UN HYPER ROUVERT LE JOUR DU CONFINEMENT
Christophe Jolivet, directeur du magasin Auchan à Saint-Herblain, témoigne pour sa part d’une baisse de clients en 2020, mais avec une augmentation du panier moyen d’achats. Pour 2021, la tendance est inverse, « donc ça se régule », estime le directeur qui n’a pas souhaité communiquer ses chiffres. Pour le magasin situé dans une zone à la densité de population forte, le drive a connu des scores exceptionnels pendant les confinements. « Au plus fort de la crise, nous avons dû pour la première fois mettre en place une organisation du travail en 3X8 pour préparer les commandes dans les temps. Les salariés des rayons fermés ont été affectés à ceux qui avaient plus de travail, rapporte le directeur. Nous avons tenu vingt-quatre CSE en 2020, au début c’était toutes les semaines. » Bousculé aussi par un plan 2022 qui prévoit 1088 suppressions d’emplois en France, Christophe Jolivet indique « que seuls trois postes sont concernés en Loire-Atlantique. Il s’agit d’un rééquilibrage. Des périmètres sont en croissance, d’autres en décroissance, donc on se réorganise. » Enfin, un projet est à l’étude pour l’ouverture de services de drive piétons Auchan sur le territoire.

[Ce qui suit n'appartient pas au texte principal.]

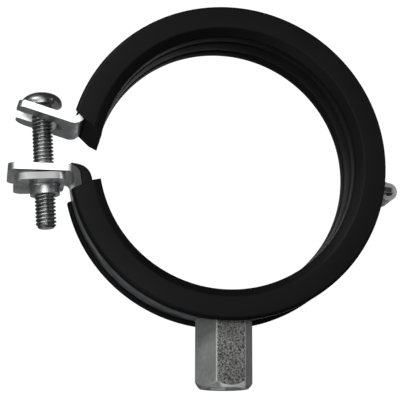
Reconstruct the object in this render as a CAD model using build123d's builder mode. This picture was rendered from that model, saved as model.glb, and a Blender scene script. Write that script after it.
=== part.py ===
from build123d import *
import math
import os

# Rubber lined pipe clamp for a 75 mm pipe: two strip halves hooked together on the
# right, lugs on the left pulled together by one screw, and a hexagon boss underneath.
# X is across the pipe, Y along the pipe, Z up. The origin is the centre of the ring.
# All lengths are millimetres and all angles degrees.

# Ring and steel strip
pipe_seat_r = 37.6          # crests of the rubber that hold the pipe
liner_wall = 5.6            # rubber from its crests to the strip
liner_fit = 0.1             # rubber to steel all round
strip_t = 2.0
strip_w = 20.0
strip_in_r = pipe_seat_r + liner_wall + liner_fit
strip_out_r = strip_in_r + strip_t

# Rubber section
liner_side = 1.3            # rubber beside the strip's edges
lip_t = 1.2                 # rubber lip folded over the strip's outer face
lip_reach = 2.2             # how far the lip covers the strip, from its edge
lip_round = 1.1
crest_chamfer_r = 2.4
crest_chamfer_w = 3.2
groove_w = 1.8
groove_depth = 0.9
groove_pitch = 6.4
liner_half_w = strip_w / 2 + liner_fit + liner_side
lip_in_r = strip_out_r + liner_fit
lip_out_r = lip_in_r + lip_t
lip_edge = strip_w / 2 - lip_reach
tail_in_r = pipe_seat_r + crest_chamfer_r
tail_side = 0.5             # strip edge to the edge of the tongue
tail_half_w = strip_w / 2 - tail_side

# Lower lug and upper lug
bend_in_r = 1.5
lug_corner_r = 3.2
lower_lug_top_z = -2.9
lower_lug_end_x = -strip_out_r - 18.1
upper_lug_start = 164.2     # ring angle at which the upper strip turns outwards
upper_lug_rise = 16.5       # slope of the open upper lug
upper_lug_len = 16.1
bend_out_r = bend_in_r + strip_t

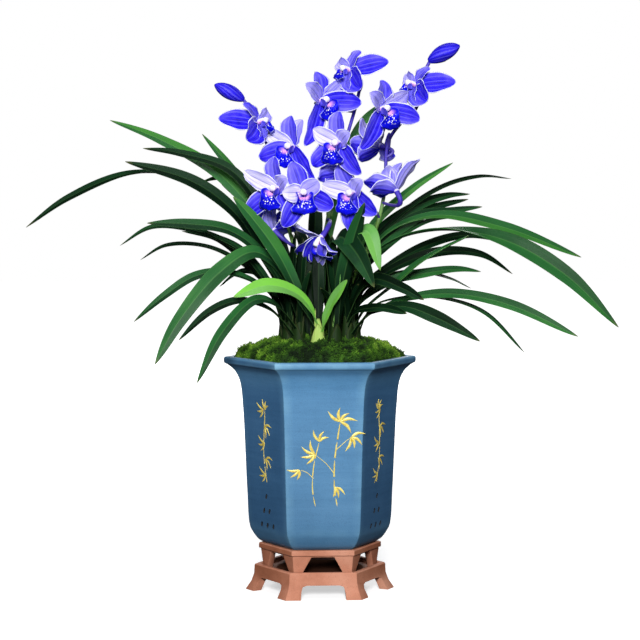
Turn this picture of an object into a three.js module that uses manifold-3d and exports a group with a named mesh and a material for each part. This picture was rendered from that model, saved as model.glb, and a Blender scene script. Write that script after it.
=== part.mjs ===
// A potted orchid in bloom, in millimetres, +Z up.
// A six-sided glazed pot on a foot ring and a footed stand holds gravel, bark and moss. Thirteen leaf growths
// and three flower spikes stand in it, and the spikes carry fifteen open blooms and two buds.
// The origin is on the pot's axis, level with the feet of the stand. The pot's front face looks along -Y.

import * as THREE from 'three';
import { mergeVertices } from 'three/addons/utils/BufferGeometryUtils.js';
import Module from 'manifold-3d';

const wasm = await Module();
wasm.setup();

// Clearance between pieces that touch
const GAP = 0.3;

// Stand, foot ring and pot: heights above the table, radii to the corners of the hexagon
const SIDES = 6;
const STAND_HEIGHT = 24;
const TRAY_FLOOR = 20;
const TRAY_RADIUS = 55;
const STAND_RADIUS = 61.5;
const FOOT_RADIUS = 70;
const STAND_ARCH = { width: 40, height: 12.5 };
const RING_RADIUS = 57.5;
const RING_TOP = 44;
const RING_LEDGE = 5.5;
const RING_OPENING = { top: 21, bottom: 41, height: 37.5 };
const POT_TOP = 219;
const RIM_RADIUS = 90;
const WAIST_RADIUS = 70;
const POT_FLOOR = 52;
const DRAIN_RADIUS = 10;
const GRAVEL_TOP = 82;
const MEDIUM_TOP = 205;
const MOSS_TOP = 238;

// Aeration slits, in a triangle of three rows on each slanted face
const SLIT = { width: 3.6, length: 6.5, pitch: 8.4, lowest: 64.5, row: 13.5, tilt: -25 };
const SLIT_FACES = [-30, 30, 150, 210];

// Crown of the plant: the leaf growths stand on a ring round the spikes
const CROWN_RADIUS = 32;
const SHEATH_RADIUS = 6;
const SHEATH_FOOT = 196;
const SHEATH_TOP = 258;
const LEAF_FOOT = 236;
const FAN_WIDTH = 6;
const STEM_RADIUS = 1.9;
const STEM_FOOT = 196;
const STEM_STEPS = 16;
const STEM_HOLE_RADIUS = 3.2;

const rad = THREE.MathUtils.degToRad;
const vec = (x, y, z) => new THREE.Vector3(x, y, z);
const polar = (radius, degrees, z = 0) => vec(radius * Math.cos(rad(degrees)), radius * Math.sin(rad(degrees)), z);

// Solids

function weld(geometry) {
  geometry.deleteAttribute('normal');
  geometry.deleteAttribute('uv');
  const welded = mergeVertices(geometry, 1e-4);
  const corners = welded.index.array;
  const kept = [];
  for (let i = 0; i < corners.length; i += 3) {
    const [a, b, c] = [corners[i], corners[i + 1], corners[i + 2]];
    if (a !== b && b !== c && c !== a) kept.push(a, b, c);
  }
  welded.setIndex(kept);
  return welded;
}

function solid(geometry) {
  const welded = weld(geometry);
  return new wasm.Manifold(new wasm.Mesh({
    numProp: 3,
    vertProperties: new Float32Array(welded.attributes.position.array),
    triVerts: new Uint32Array(welded.index.array),
  }));
}

function union(solids) {
  return solids.reduce((joined, piece) => joined.add(piece));
}

// The largest body of a solid, without scraps that a cut leaves loose
function mainBody(cut) {
  return cut.decompose().reduce((best, piece) => (piece.volume() > best.volume() ? piece : best));
}

const model = new THREE.Group();

function addPiece(name, piece, material) {
  const { vertProperties, triVerts } = piece.getMesh();
  const geometry = new THREE.BufferGeometry();
  geometry.setAttribute('position', new THREE.BufferAttribute(vertProperties, 3));
  geometry.setIndex(new THREE.BufferAttribute(triVerts, 1));
  geometry.computeVertexNormals();
  const mesh = new THREE.Mesh(geometry, new THREE.MeshStandardMaterial(material));
  mesh.name = name;
  model.add(mesh);
}

// A profile of [radius, height] corners turned about the axis, as a prism with flat faces
function turned(profile, sides = SIDES) {
  const points = profile.map(([radius, height]) => new THREE.Vector2(radius, height));
  const geometry = new THREE.LatheGeometry(points, sides, Math.PI / sides);
  return geometry.rotateX(Math.PI / 2);
}

function ring(profile) {
  return turned([...profile, profile[0]]);
}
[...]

On a été dévalisés en trois jours. Toutes nos webcams ont été vendues en vingt-quatre heures… Pascal CLARET, directeur des Hyper U de La Chapelle-sur-Erdre et Carquefou

Pascal CLARET, directeur des magasins U de La Chapelle-sur-Erdre et Carquefou © Benjamin Lachenal
À l’hypermarché U de La Chapelle-sur-Erdre, ça a été le grand chambardement. Racheté en 2019 au groupe Casino « suite à des difficultés financières, nous avons rouvert le magasin le premier jour du confinement, le 17 mars 2020, témoigne Pascal Claret, son directeur. Les clients sont venus très nombreux au tout début car il n’y avait plus rien dans les autres magasins alentour. Et nous, on a été dévalisés en trois jours. Par exemple, les webcams ont toutes été vendues en vingt-quatre heures… » Un succès qui n’est pas retombé au regard du CA réalisé en 2020 : « 52 M€, quand Casino enregistrait 30 M€ de CA annuel », indique Pascal Claret. Petit bémol : le magasin ne dispose pas encore de drive. « C’est un service que les clients demandent, mais nous avons encore besoin de nous organiser et de matérialiser les places sur le parking. On subit un peu. » Également directeur du magasin U de Carquefou (46 M€ de CA, 192 salariés, 3 750 m2), Pascal Claret se réjouit d’avoir un magasin qui est « le premier U de France en termes de volu…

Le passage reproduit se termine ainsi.